Не знаю, анализировали ли социологи и исследователи СМИ то, как освещается война — так называемый "военный дискурс" в латвийских средствах массовой информации? А в мировых? В разговоре с офицером Сандрисом Гаугерсом, служившим в этом году в Ираке, как ни странно, "военного дискурса" нет.

— Сегодня в утренних новостях (мы разговариваем 18 октября, — Л.О.) сказали, что в штаб-квартире ООН представители Ирака и Латвии подписали соглашение об установлении дипломатических отношений. Иракский дипломат выразил благодарность Латвии за поддержку в освобождении Ирака и установлении там демократии. Каким было ваше ощущение, когда вы ехали в Ирак? Была ли мысль, что вы едете освобождать страну, вводить там демократию?

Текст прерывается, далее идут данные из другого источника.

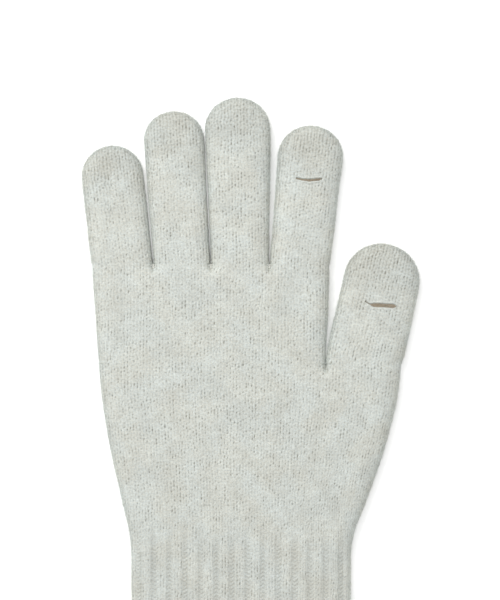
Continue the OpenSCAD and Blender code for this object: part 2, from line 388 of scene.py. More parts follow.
class Skin:
    """The front of a tube as a grid of rows and columns, with its edges and its back."""

    def __init__(self, tube, rows, columns, inset, height):
        self.rows = rows
        self.columns = columns
        self.left_column = np.zeros(len(rows), int)
        self.right_column = np.zeros(len(rows), int)
        self.front = np.zeros((len(rows), len(columns), 3))
        self.back = np.zeros_like(self.front)
        self.fabric = np.zeros_like(self.front)
        for j, s in enumerate(rows):
            self.lay_row(tube, j, s, inset, height)

    def lay_row(self, tube, j, s, inset, height):
        low, high = tube.edges(s, inset)
        share = (1 - np.cos(np.linspace(0, math.pi, SECTION_SAMPLES))) / 2
        t = low + (high - low) * share
        rise = tube.rise(t, s, inset)
        arc = np.concatenate([[0.0], np.cumsum(np.hypot(np.diff(t), np.diff(rise)))])
        arc -= np.interp(0.0, t, arc)
        wanted = tube.arc_at(self.columns, s)
        inner = np.flatnonzero((wanted > arc[0] + 1e-6) & (wanted < arc[-1] - 1e-6))
        if len(inner):
            self.left_column[j] = inner[0] - 1
            self.right_column[j] = inner[-1] + 1
        else:
            middle = int(np.argmin(np.abs(wanted)))
            self.left_column[j] = middle
            self.right_column[j] = middle
        at = np.clip(wanted, arc[0], arc[-1])
        tt = np.interp(at, arc, t)
        up = tube.shape(tt, s, np.interp(at, arc, rise))
        edge_on = 1e-9 + np.abs(arc[-1] - arc[0]) * 1e-6
        out = np.interp(at, arc, -np.gradient(rise, arc + edge_on * np.arange(len(arc))))
        out = np.clip(out, -1, 1)
        out[at <= arc[0]] = -1
        out[at >= arc[-1]] = 1
        lift = np.sqrt(1 - out * out)
        cx, cy = tube.centre(s)
        turn = tube.turn(s)
        x = cx + tt * math.cos(turn)
        y = cy + tt * math.sin(turn)
        u = wanted_wales(tube, self.columns, at, wanted)
        v = np.full_like(u, tube.courses(s))
        stand, share_up = height(u, v, x, y)
        reach_x = out * stand
        for grid, sign in ((self.front, 1), (self.back, -1)):
            grid[j, :, 0] = x + reach_x * math.cos(turn)
            grid[j, :, 1] = y + reach_x * math.sin(turn)
            grid[j, :, 2] = MIDDLE_Z + sign * (up + lift * stand)
        # The third fabric value is the light share, from which the yarn material paints shade.
        self.fabric[j] = np.stack([u, v, share_up * tube.light_share(s)], axis=1)


def wanted_wales(tube, columns, at, wanted):
    """Wale at each column, with columns past the tube's edge brought back to it."""
    return np.interp(at, wanted, columns / ACROSS)


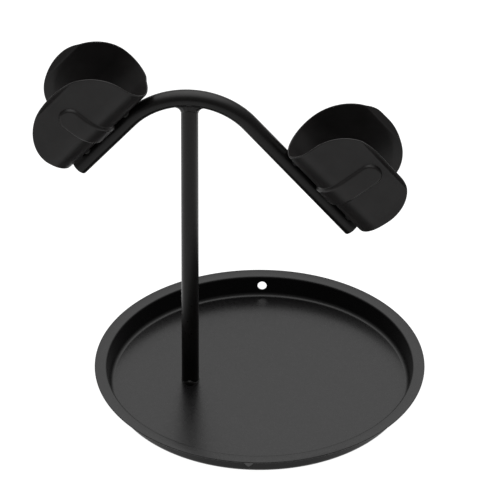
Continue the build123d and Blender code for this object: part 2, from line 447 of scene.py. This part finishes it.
def tube_rims(outer, inner, edge):
    """(inset from the cut end, radius) round a deburred rim, from the outside to the bore."""
    steps = 4
    outside, bore = [], []
    for i in range(steps + 1):
        a = math.pi / 2 * i / steps
        inset, cut = edge * (1 - math.sin(a)), edge * (1 - math.cos(a))
        outside.append((inset, outer - cut))
        bore.append((inset, inner + cut))
    return outside + bore[::-1]


def swept_tube(name, stations, tube, material, segments=64):
    """A hollow round tube along stations of (point, tangent) in the XZ plane."""
    outer, inner = tube.radius, tube.radius - tube.wall
    rim = tube_rims(outer, inner, tube.edge)
    first, last = stations[0], stations[-1]
    rings = [(p, d, outer) for p, d in stations[1:-1]]
    rings += [(last[0] - last[1] * inset, last[1], r) for inset, r in rim]
    rings += [(p, d, inner) for p, d in reversed(stations[1:-1])]
    rings += [(first[0] + first[1] * inset, first[1], r) for inset, r in reversed(rim)]
    verts = []
    across = Vector((0.0, 1.0, 0.0))
    for centre, direction, radius in rings:
        normal = direction.cross(across)
        for j in range(segments):
            a = 2 * math.pi * j / segments
            verts.append(centre + (across * math.cos(a) + normal * math.sin(a)) * radius)
    piece = add_object(name, verts, ring_faces(len(rings), segments), material)
    face_outward(piece)
    return piece


def bar_underside(tube, x, y):
    """Height of the bent bar's lower surface at an offset (x, y) from the post's axis."""
    reach = tube.bend_radius - math.sqrt(max(tube.radius ** 2 - y ** 2, 0.0))
    return ArmFrame(LONG_ARM, tube).bend_centre.z + math.sqrt(max(reach ** 2 - x ** 2, 0.0))


class MUGTREE_OT_arm_bar(bpy.types.Operator):
    """Build the bent bar with its two open, deburred ends"""
    bl_idname = "mugtree.arm_bar"
    bl_label = "Arm bar"

    def execute(self, context):
        tube, coat = context.scene.mugtree_tube, context.scene.mugtree_coat
        material = powder_coat("bar_powder_coat", coat.tube_colour, coat.tube_gloss)
        bar = swept_tube("bent_arm_bar", bar_centreline(tube), tube, material)
        stand_for(bar, "arm_bar")
        return {"FINISHED"}


class MUGTREE_OT_post(bpy.types.Operator):
    """Build the post, coped at the top to fit the bar"""
    bl_idname = "mugtree.post"
    bl_label = "Post"

    def execute(self, context):
        tube, coat = context.scene.mugtree_tube, context.scene.mugtree_coat
        material = powder_coat("post_powder_coat", coat.tube_colour, coat.tube_gloss)
        segments, heights = 64, 40
        foot, inner = POST_LOW.z, tube.radius - tube.wall
        verts = []
        for radius, order in ((tube.radius, range(heights + 1)), (inner, range(heights, -1, -1))):
            for i in order:
                for j in range(segments):
                    a = 2 * math.pi * j / segments
                    x, y = radius * math.cos(a), radius * math.sin(a)
                    top = bar_underside(tube, x, y)
                    verts.append((POST_X + x, y, foot + (top - foot) * i / heights))
        post = add_object("post_tube", verts, ring_faces(2 * heights + 2, segments), material)
        face_outward(post)
        smooth_by_angle(post, degrees=40)
        stand_for(post, "post")
        return {"FINISHED"}


# ---- cradles ---------------------------------------------------------------------------------------
def crowded(count, middle, width):
    """Numbers from 0 to 1, closer together round the middle and towards both ends."""
    t = np.linspace(0.0, 1.0, 2001)
    near_middle = np.exp(-((t - middle) / width) ** 2)
    near_ends = np.exp(-np.minimum(t, 1 - t) / 0.03)
    density = 1 + 1.6 * near_middle + 1.5 * near_ends
    total = np.concatenate(((0.0,), np.cumsum((density[1:] + density[:-1]) / 2)))
    return np.interp(np.linspace(0.0, total[-1], count), total, t)


class Ear:
    """Outline of one ear: where it starts and ends along the arm at a height above the tube's axis."""

    def __init__(self, sizes, edge):
        self.low, self.high, self.crown_low, self.crown_high, self.shoulder, self.top = sizes
        self.low, self.high, self.top = self.low + edge, self.high - edge, self.top - edge

    def ends(self, away):
        rise = np.clip((away - self.shoulder) / (self.top - self.shoulder), 0.0, 1.0)
        share = np.sqrt(1 - rise ** 2)
        return (self.crown_low - (self.crown_low - self.low) * share,
                self.crown_high + (self.high - self.crown_high) * share)

    def inset(self, along, away):
        """Rough distance from a place on the ear to its rim."""
        rise = np.maximum(away - self.shoulder, 0.0) / (self.top - self.shoulder)
        low = np.maximum(self.crown_low - along, 0.0) / (self.crown_low - self.low)
        high = np.maximum(along - self.crown_high, 0.0) / (self.high - self.crown_high)
        return (1 - np.hypot(np.maximum(low, high), rise)) * (self.top - self.shoulder)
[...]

— Когда ехал туда, знал, что освобождать уже некого. Нет, мысль о том, что я освободитель, не была основной. Американцы уже все сделали. Было сознание того, что надо сделать главную работу — устранить последствия войны и вернуть общество к нормальной повседневной жизни. Война к тому моменту теоретически уже закончилась. Режим — свергнут. Наступил тотальный вакуум власти. Латвию пригласили участвовать в коалиции, поддерживать в стране порядок. Мы выполняли полицейские функции — сдерживали натиск криминальных структур. Помогали и на чисто бытовом уровне.

— И как изменилось восприятие там, когда началась работа? Восприятие жизни, людей, мира, хороших и плохих?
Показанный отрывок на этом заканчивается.